The Role of the Supreme Court in Antitrust Law
The Supreme Court interprets and applies antitrust laws such as the Sherman Act, the Clayton Act, and the Federal Trade Commission Act. These laws aim to prevent anti-competitive practices like monopolies, price-fixing, and mergers that could harm consumers and the economy.
Key Principles in Court Decisions
- Market Definition: Courts often analyze the relevant market to determine the impact of a business practice.
- Consumer Welfare: A primary goal is to protect consumers from higher prices and reduced choices.
- Intent and Effect: The Court considers whether conduct was intended to harm competition or if it had an anti-competitive effect.

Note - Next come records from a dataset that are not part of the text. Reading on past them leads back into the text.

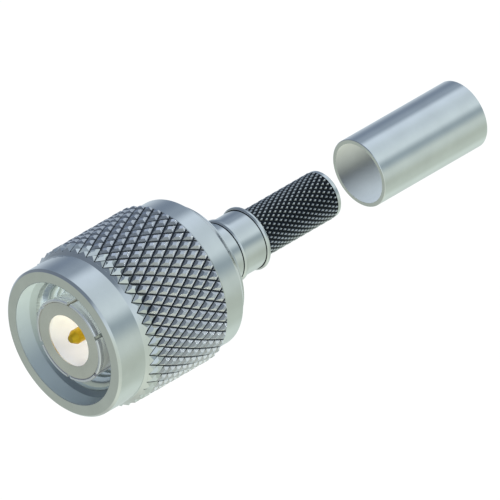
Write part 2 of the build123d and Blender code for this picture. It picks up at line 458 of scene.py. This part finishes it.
turning = {
    "leastBend": 30.0,          # degrees: a flatter corner gets no round
    "mostReach": 0.4,           # a round takes at most this share of the line beside it
    "roundSteps": 4,
    "sharpFrom": 18.0,          # degrees: a steeper edge is shaded sharp
}


def objectFrom(bm, name, materials=()):
    mesh = bpy.data.meshes.new(name)
    bm.to_mesh(mesh)
    bm.free()
    for material in materials:
        mesh.materials.append(material)
    made = bpy.data.objects.new(name, mesh)
    scene.collection.objects.link(made)
    return made


def softened(outline, size):
    # breaks every sharp corner of a closed outline with a small round
    points = [Vector(p) for p in outline]
    rounded = []
    for k, corner in enumerate(points):
        before, after = points[k - 1], points[(k + 1) % len(points)]
        bend = (corner - before).angle(after - corner, 0)
        # a flat corner stays as it is, and so does a point on the axis
        if corner.y == 0 or bend < radians(turning["leastBend"]):
            rounded.append(corner)
            continue
        share = turning["mostReach"]
        reach = min(size, (before - corner).length * share, (after - corner).length * share)
        start = corner + (before - corner).normalized() * reach
        end = corner + (after - corner).normalized() * reach
        for step in range(turning["roundSteps"] + 1):
            t = step / turning["roundSteps"]
            rounded.append(start * (1 - t) ** 2 + corner * 2 * t * (1 - t) + end * t ** 2)
    return rounded


def splitNear(outline, corners, reach):
    # one more point each side of these corners of a closed outline, so that a line can follow them
    points = []
    for k, spot in enumerate(outline):
        here = Vector(spot)
        before, after = Vector(outline[k - 1]), Vector(outline[(k + 1) % len(outline)])
        if spot in corners:
            points.append(here + (before - here).normalized() * reach)
        points.append(here)
        if spot in corners:
            points.append(here + (after - here).normalized() * reach)
    return points


def spunMesh(name, outline, materials, sides=192, rounding=0.05, materialAt=None):
    points = softened(outline, rounding)
    bm = bmesh.new()
    rings = []
    for k in range(sides):
        turn = 2 * pi * k / sides
        places = [Vector((p.x, p.y * cos(turn), p.y * sin(turn))) * mm for p in points]
        rings.append([bm.verts.new(place) for place in places])
    for k in range(sides):
        here, there = rings[k], rings[(k + 1) % sides]
        for i in range(len(points)):
            j = (i + 1) % len(points)
            face = bm.faces.new((here[i], here[j], there[j], there[i]))
            face.smooth = True
            if materialAt:
                face.material_index = materialAt((points[i] + points[j]) / 2)
    # poles on the axis are closed
    poles = [v for v in bm.verts if v.co.yz.length < closeBy * mm]
    bmesh.ops.remove_doubles(bm, verts=poles, dist=closeBy * mm)
    bmesh.ops.delete(bm, geom=[e for e in bm.edges if not e.link_faces], context="EDGES")
    bmesh.ops.recalc_face_normals(bm, faces=bm.faces)
    piece = objectFrom(bm, name, materials)
    piece.data.set_sharp_from_angle(angle=radians(turning["sharpFrom"]))
    return piece


# knurl: a diamond cell, repeated in rows round the axis by Geometry Nodes

def diamondCell(name, knurl, centre, cuts):
    # one raised diamond at angle 0, a closed solid that stands in the groove floor
    halfStep = pi / knurl["starts"]
    halfPitch = knurl["pitch"] / 2
    root, crest, sink = knurl["rootRadius"], knurl["crestRadius"], knurl["sink"]
    foot = 1 - knurl["grooveShare"]
    top = foot * knurl["topShare"]

    def ringOf(radius, share):
        along, around = halfPitch * share, halfStep * share
        spots = [(-along, 0), (0, around), (along, 0), (0, -around)]
        return [Vector((x, radius * cos(a), radius * sin(a))) * mm for x, a in spots]

    bm = bmesh.new()
    layers = [[bm.verts.new(p) for p in ringOf(*layer)]
              for layer in ((root - sink, foot), (root, foot), (crest, top))]
    for low, high in zip(layers, layers[1:]):
        for k in range(4):
            bm.faces.new((low[k], low[(k + 1) % 4], high[(k + 1) % 4], high[k]))
    bm.faces.new(layers[-1])
    bm.faces.new(reversed(layers[0]))
    bmesh.ops.recalc_face_normals(bm, faces=bm.faces)
    for place, lean, _ in cuts:
        everything = bm.verts[:] + bm.edges[:] + bm.faces[:]
        onPlane = Vector((place[0] - centre, place[1], 0)) * mm
        facing = Vector(lean).normalized().to_3d()
        bmesh.ops.bisect_plane(bm, geom=everything, plane_co=onPlane, plane_no=facing, clear_outer=True)
        bmesh.ops.holes_fill(bm, edges=[e for e in bm.edges if e.is_boundary], sides=0)
        bmesh.ops.recalc_face_normals(bm, faces=bm.faces)
    return objectFrom(bm, name)


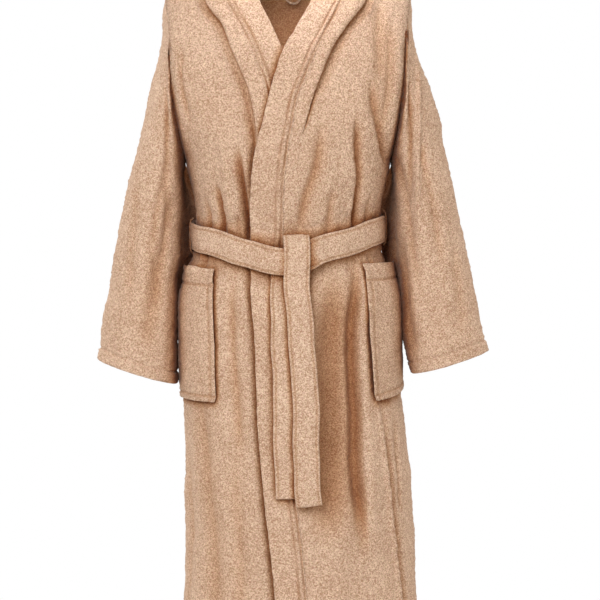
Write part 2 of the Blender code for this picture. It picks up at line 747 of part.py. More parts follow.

Notable Supreme Court Cases
Several landmark cases have defined the Court’s approach:
- United States v. Microsoft Corp. (1998): Addressed monopolistic practices in the software industry.
- FTC v. Qualcomm (2019): Focused on patent licensing and market dominance.
- Ohio v. American Express Co. (2018): Examined the legality of certain credit card fee structures.
The Court’s Evolving Approach
The Court’s approach has evolved from a strict focus on breaking up monopolies to a more nuanced analysis of market power and consumer harm. Recent decisions emphasize economic efficiency and innovation, balancing regulation with free enterprise.
Implications for Businesses and Consumers
Understanding the Court’s approach helps businesses navigate compliance and avoid anti-competitive practices. For consumers, these decisions aim to foster a competitive market that promotes innovation, fair prices, and diverse choices.